TO BE DONE
Reproduce, exactly and in full, only the lines below from the one containing "# Shaved sliver" through the one containing "obj.matrix_world = world".

[Scripts that build objects]

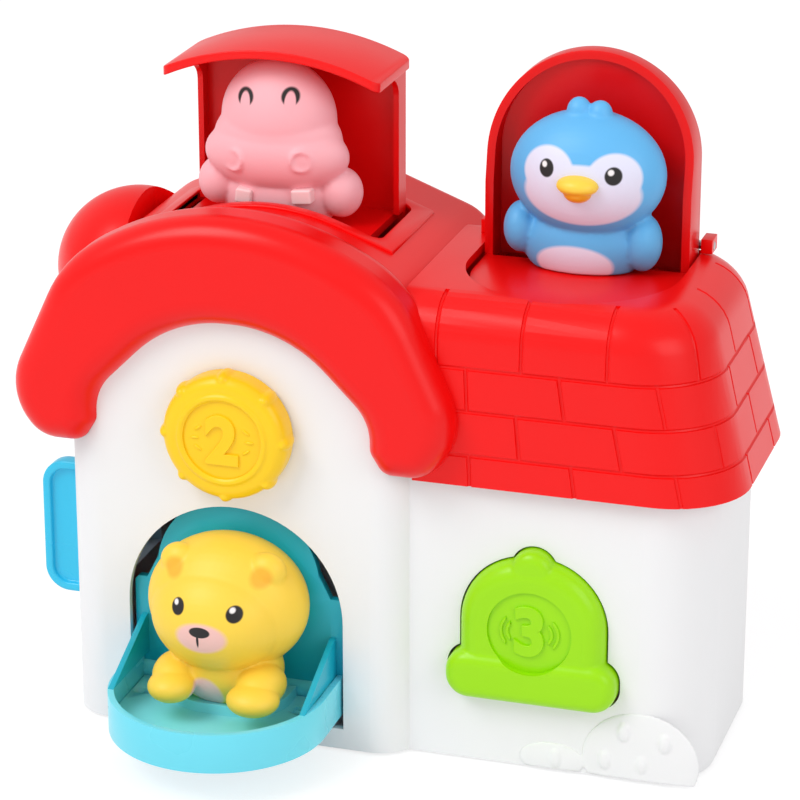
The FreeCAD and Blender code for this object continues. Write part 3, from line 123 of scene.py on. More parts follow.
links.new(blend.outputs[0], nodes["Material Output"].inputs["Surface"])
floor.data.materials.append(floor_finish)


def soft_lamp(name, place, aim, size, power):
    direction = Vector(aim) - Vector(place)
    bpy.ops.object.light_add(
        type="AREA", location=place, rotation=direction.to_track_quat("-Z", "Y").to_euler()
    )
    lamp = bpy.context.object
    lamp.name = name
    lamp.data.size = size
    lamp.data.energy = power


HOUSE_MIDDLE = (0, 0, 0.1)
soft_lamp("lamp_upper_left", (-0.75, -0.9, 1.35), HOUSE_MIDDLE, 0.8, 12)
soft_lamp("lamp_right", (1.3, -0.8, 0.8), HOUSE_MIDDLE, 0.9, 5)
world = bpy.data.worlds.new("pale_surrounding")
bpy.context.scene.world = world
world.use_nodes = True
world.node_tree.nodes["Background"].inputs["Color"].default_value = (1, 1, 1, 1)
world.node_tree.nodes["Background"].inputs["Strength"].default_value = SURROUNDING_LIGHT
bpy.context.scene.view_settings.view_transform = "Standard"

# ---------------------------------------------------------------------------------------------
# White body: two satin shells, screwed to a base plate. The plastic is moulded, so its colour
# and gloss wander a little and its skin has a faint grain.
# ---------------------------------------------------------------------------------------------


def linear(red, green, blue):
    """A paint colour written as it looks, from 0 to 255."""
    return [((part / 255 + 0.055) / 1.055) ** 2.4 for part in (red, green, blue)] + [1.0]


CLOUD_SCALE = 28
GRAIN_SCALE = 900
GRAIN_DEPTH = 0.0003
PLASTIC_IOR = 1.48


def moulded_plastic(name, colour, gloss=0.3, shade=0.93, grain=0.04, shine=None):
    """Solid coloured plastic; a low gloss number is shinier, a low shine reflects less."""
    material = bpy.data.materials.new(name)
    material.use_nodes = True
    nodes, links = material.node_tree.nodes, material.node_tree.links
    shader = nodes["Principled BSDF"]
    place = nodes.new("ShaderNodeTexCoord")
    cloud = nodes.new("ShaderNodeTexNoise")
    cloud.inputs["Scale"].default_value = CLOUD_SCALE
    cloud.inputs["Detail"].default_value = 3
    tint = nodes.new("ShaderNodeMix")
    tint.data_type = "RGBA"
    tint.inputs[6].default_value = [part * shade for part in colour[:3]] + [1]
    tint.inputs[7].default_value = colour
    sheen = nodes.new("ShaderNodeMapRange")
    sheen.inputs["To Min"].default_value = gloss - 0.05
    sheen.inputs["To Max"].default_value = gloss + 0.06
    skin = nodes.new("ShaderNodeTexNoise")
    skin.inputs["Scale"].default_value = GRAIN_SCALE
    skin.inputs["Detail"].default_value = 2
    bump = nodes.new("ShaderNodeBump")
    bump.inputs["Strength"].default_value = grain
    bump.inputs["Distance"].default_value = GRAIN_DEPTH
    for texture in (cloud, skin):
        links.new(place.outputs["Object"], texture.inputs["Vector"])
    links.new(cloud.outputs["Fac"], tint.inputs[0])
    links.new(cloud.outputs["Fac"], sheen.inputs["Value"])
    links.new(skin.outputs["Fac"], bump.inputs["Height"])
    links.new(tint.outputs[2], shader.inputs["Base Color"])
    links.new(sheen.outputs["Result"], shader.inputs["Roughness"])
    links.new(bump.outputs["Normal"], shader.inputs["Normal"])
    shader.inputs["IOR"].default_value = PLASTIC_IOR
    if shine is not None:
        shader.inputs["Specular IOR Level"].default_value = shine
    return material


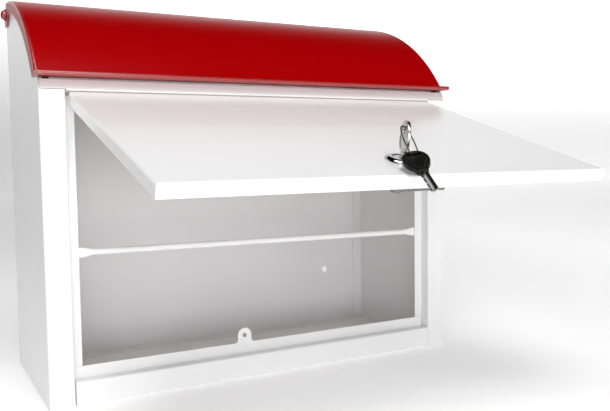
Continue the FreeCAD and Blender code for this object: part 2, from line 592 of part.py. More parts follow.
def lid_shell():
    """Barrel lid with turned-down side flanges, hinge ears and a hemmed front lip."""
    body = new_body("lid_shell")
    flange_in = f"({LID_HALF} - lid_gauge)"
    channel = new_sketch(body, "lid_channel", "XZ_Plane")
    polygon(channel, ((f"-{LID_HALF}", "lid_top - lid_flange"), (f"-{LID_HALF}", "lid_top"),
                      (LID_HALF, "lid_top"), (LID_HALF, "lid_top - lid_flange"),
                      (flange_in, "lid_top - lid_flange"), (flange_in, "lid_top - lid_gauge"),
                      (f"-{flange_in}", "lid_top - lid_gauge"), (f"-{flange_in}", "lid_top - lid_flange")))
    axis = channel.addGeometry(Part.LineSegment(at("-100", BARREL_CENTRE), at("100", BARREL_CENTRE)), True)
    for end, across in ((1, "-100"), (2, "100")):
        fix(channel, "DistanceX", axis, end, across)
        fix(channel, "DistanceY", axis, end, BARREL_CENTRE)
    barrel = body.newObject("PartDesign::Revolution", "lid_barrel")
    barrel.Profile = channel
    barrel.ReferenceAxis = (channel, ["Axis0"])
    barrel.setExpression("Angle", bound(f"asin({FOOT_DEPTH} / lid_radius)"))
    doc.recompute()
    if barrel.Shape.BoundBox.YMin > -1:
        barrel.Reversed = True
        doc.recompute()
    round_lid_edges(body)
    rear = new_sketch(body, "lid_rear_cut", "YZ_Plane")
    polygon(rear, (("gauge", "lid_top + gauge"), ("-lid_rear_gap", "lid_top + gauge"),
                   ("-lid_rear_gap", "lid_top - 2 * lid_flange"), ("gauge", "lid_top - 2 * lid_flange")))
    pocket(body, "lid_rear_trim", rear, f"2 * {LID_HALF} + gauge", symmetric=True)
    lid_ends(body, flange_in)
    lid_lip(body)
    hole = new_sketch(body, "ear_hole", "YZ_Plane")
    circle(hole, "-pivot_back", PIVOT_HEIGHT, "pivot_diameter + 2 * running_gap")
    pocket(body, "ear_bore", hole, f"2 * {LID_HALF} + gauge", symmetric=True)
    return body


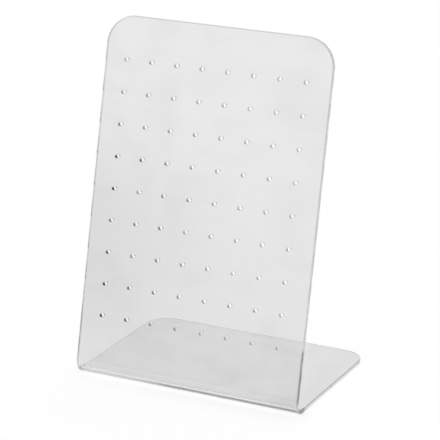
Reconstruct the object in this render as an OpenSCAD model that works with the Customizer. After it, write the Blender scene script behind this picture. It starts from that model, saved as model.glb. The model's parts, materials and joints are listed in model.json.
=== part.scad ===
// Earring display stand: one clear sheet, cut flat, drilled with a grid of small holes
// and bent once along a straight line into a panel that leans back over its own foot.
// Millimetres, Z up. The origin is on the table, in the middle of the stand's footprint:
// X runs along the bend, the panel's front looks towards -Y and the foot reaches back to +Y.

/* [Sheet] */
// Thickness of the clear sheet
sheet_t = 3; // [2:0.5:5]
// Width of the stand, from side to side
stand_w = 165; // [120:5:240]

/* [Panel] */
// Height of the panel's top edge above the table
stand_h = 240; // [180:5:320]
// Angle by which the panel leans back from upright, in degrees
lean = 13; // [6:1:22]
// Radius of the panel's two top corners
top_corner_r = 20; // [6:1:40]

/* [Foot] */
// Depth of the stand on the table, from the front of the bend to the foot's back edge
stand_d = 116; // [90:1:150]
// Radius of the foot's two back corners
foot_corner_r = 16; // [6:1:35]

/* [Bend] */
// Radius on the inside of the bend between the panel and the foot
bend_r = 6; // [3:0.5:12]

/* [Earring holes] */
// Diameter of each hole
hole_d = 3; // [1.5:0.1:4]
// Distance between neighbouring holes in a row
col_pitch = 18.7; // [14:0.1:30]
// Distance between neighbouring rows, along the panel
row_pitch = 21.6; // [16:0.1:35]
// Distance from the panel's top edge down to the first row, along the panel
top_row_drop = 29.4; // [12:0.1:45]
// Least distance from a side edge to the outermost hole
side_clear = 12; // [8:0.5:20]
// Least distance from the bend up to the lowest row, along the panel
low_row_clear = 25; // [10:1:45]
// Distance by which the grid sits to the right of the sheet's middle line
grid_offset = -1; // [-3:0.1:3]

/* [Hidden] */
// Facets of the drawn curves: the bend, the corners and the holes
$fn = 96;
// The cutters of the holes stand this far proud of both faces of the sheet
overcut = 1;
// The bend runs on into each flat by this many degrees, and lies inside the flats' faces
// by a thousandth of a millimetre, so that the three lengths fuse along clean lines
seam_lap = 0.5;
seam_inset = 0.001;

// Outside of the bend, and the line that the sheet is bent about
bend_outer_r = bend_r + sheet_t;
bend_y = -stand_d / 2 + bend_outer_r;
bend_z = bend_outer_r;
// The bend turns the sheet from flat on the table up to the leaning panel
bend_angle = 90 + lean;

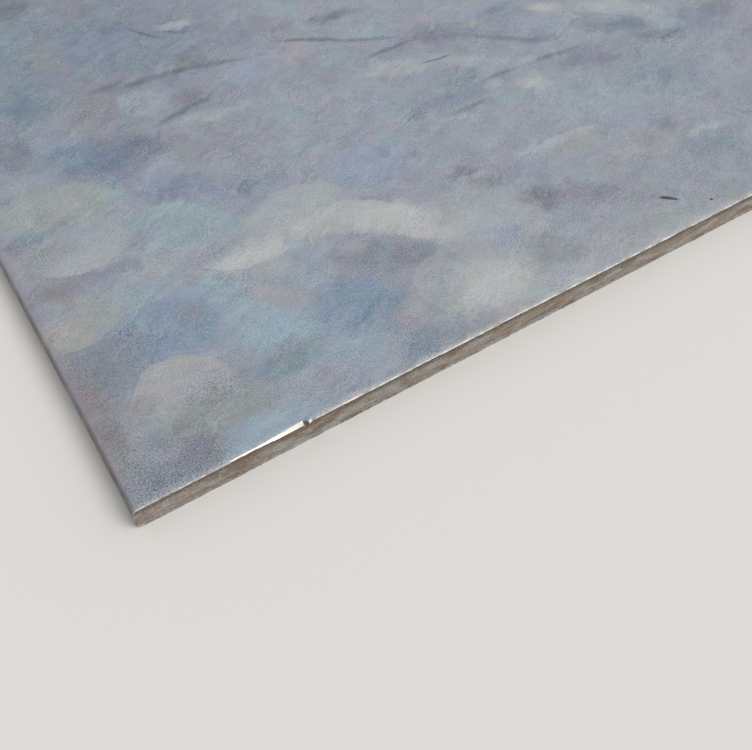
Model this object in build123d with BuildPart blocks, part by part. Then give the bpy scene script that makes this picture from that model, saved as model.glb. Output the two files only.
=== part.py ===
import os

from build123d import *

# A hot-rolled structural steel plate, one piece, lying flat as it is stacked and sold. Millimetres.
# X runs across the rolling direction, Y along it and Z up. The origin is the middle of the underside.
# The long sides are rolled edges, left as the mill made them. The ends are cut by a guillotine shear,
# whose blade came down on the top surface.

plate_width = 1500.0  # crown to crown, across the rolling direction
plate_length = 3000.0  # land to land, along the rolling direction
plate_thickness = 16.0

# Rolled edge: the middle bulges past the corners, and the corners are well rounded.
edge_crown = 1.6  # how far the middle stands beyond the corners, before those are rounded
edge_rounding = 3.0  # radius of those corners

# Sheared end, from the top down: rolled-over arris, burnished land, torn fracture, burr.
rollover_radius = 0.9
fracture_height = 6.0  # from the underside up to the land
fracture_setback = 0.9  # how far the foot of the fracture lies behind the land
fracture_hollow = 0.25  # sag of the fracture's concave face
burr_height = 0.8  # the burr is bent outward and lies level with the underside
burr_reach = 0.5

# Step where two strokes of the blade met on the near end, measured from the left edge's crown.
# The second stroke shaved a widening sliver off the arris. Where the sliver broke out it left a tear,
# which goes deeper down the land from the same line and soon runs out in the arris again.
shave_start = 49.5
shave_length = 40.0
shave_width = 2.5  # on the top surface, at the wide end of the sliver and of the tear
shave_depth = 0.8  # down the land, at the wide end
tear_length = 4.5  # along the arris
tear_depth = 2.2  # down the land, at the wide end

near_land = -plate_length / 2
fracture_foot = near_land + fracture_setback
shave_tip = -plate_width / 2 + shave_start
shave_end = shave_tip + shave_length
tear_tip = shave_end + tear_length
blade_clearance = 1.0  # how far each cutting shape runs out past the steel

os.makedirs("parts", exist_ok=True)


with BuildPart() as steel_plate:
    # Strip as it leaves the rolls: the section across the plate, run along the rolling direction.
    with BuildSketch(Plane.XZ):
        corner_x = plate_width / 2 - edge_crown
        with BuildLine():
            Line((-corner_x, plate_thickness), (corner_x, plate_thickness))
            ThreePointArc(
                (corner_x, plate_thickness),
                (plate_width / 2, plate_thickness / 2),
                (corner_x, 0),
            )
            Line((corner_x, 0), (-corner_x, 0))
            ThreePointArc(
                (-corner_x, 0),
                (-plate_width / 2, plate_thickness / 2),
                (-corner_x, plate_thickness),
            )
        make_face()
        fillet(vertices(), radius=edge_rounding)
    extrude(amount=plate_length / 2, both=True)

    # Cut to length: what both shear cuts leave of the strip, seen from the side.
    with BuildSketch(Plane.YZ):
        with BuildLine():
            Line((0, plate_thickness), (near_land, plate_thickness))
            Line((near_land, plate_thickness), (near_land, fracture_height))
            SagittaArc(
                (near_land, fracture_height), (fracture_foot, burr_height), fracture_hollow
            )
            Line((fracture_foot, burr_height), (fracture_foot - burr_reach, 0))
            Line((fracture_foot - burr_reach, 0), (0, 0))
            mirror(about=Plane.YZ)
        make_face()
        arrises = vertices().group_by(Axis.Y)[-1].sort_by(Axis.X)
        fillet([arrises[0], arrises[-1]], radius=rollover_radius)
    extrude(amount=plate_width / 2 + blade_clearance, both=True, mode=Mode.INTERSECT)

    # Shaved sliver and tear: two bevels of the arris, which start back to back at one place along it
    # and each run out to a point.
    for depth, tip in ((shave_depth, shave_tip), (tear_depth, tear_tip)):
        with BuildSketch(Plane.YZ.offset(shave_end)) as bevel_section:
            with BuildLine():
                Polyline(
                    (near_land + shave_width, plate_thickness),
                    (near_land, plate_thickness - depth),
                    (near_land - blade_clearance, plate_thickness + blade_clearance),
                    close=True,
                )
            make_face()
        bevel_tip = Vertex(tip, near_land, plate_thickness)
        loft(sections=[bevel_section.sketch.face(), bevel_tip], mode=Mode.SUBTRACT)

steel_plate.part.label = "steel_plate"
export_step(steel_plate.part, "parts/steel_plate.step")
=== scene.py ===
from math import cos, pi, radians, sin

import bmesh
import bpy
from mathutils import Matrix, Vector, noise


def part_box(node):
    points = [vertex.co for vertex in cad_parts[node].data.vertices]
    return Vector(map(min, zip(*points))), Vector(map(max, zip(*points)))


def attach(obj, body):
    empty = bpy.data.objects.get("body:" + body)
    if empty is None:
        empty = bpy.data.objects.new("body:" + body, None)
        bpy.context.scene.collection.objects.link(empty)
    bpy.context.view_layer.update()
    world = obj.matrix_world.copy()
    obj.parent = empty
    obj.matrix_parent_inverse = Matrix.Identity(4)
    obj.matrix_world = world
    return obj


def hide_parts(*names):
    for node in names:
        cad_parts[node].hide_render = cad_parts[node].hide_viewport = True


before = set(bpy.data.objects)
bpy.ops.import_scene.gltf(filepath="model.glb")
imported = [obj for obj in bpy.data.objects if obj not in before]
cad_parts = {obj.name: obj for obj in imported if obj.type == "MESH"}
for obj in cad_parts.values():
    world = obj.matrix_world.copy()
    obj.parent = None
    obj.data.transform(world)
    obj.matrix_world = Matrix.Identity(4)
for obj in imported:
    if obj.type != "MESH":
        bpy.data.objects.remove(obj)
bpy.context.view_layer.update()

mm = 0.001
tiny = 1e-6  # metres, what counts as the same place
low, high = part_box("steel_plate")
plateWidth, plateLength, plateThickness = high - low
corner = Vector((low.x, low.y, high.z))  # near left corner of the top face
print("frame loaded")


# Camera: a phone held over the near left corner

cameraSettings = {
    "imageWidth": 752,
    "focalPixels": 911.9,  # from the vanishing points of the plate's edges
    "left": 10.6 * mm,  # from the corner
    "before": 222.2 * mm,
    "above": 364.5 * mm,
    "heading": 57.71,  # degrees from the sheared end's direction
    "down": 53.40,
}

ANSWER
    # Shaved sliver and tear: two bevels of the arris, which start back to back at one place along it
    # and each run out to a point.
    for depth, tip in ((shave_depth, shave_tip), (tear_depth, tear_tip)):
        with BuildSketch(Plane.YZ.offset(shave_end)) as bevel_section:
            with BuildLine():
                Polyline(
                    (near_land + shave_width, plate_thickness),
                    (near_land, plate_thickness - depth),
                    (near_land - blade_clearance, plate_thickness + blade_clearance),
                    close=True,
                )
            make_face()
        bevel_tip = Vertex(tip, near_land, plate_thickness)
        loft(sections=[bevel_section.sketch.face(), bevel_tip], mode=Mode.SUBTRACT)

steel_plate.part.label = "steel_plate"
export_step(steel_plate.part, "parts/steel_plate.step")
=== scene.py ===
from math import cos, pi, radians, sin

import bmesh
import bpy
from mathutils import Matrix, Vector, noise


def part_box(node):
    points = [vertex.co for vertex in cad_parts[node].data.vertices]
    return Vector(map(min, zip(*points))), Vector(map(max, zip(*points)))


def attach(obj, body):
    empty = bpy.data.objects.get("body:" + body)
    if empty is None:
        empty = bpy.data.objects.new("body:" + body, None)
        bpy.context.scene.collection.objects.link(empty)
    bpy.context.view_layer.update()
    world = obj.matrix_world.copy()
    obj.parent = empty
    obj.matrix_parent_inverse = Matrix.Identity(4)
    obj.matrix_world = world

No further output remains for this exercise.